Using the platform, CRE professionals can track projects from land acquisition through completion, and can access construction site status updates with accompanying images, saving them travel time. The result: fewer precious moments spent on research, more on key decisions the insights make possible. The product serves professionals in virtually every area of the real estate development value chain, including those in permitting and entitlement, design and construction, sales and leasing and property management.

Firms seeking to market to the BLDUP audience also benefit. For example, View, the nation’s premier smart window manufacturer, seeking to expand within the Northeastern region of the U.S., took advantage of the BLDUP platform to enter the Boston market.

Generating revenue

BLDUP monetizes its platform in two ways. First, through its professional services arm, the company helps more than 20 clients each year leverage the platform for sales, marketing and public relations. Via BLDUP, they can publish their company pages, project portfolios and project updates to gain more pre-sales during construction. General contractors, subcontractors and vendors can garner more business by utilizing the BLDUP platform to spotlight projects to which they have contributed. Second, BLDUP produces revenue through its SaaS product, In The Know. Through this product, subscribers can gain real-time updates on projects and organizations they have selected. Customized, automatic updates are delivered to their email and dashboard.

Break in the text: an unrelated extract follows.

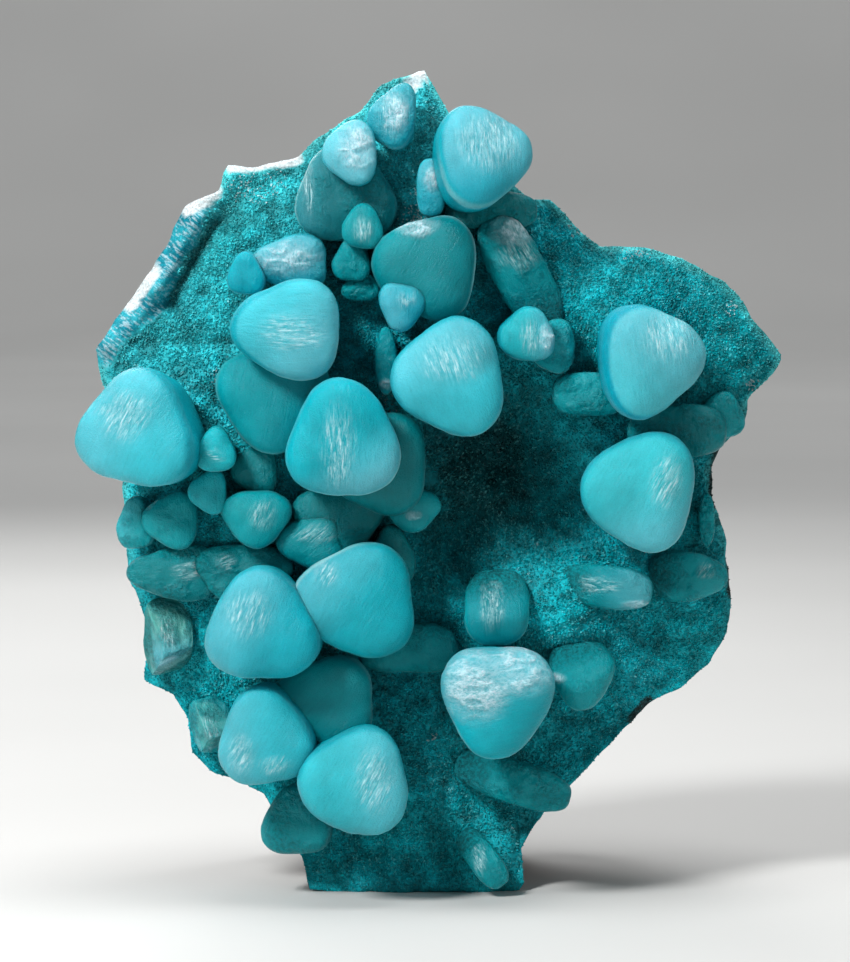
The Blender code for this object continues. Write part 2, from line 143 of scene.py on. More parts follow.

While at present fully operational only in Massachusetts, the company is closing a seed round to expand its tech and sales and provide in-depth data on the top 10 MSAs across the country by next summer. So far, the company doesn’t really have a competitor, Coughlin says, as it is the only CRE market intelligence platform that supplies pre-completion project data.

Other companies in the space cover projects after construction.

“BLDUP will be a national brand,” Coughlin says. “The goal is for the brand to fill a space that exists online for the users that desperately need this data readily available. [Its] objective will always be to keep up wih the ever-increasing complexity and pace of the construction process by providing early-stage data before anyone else can.”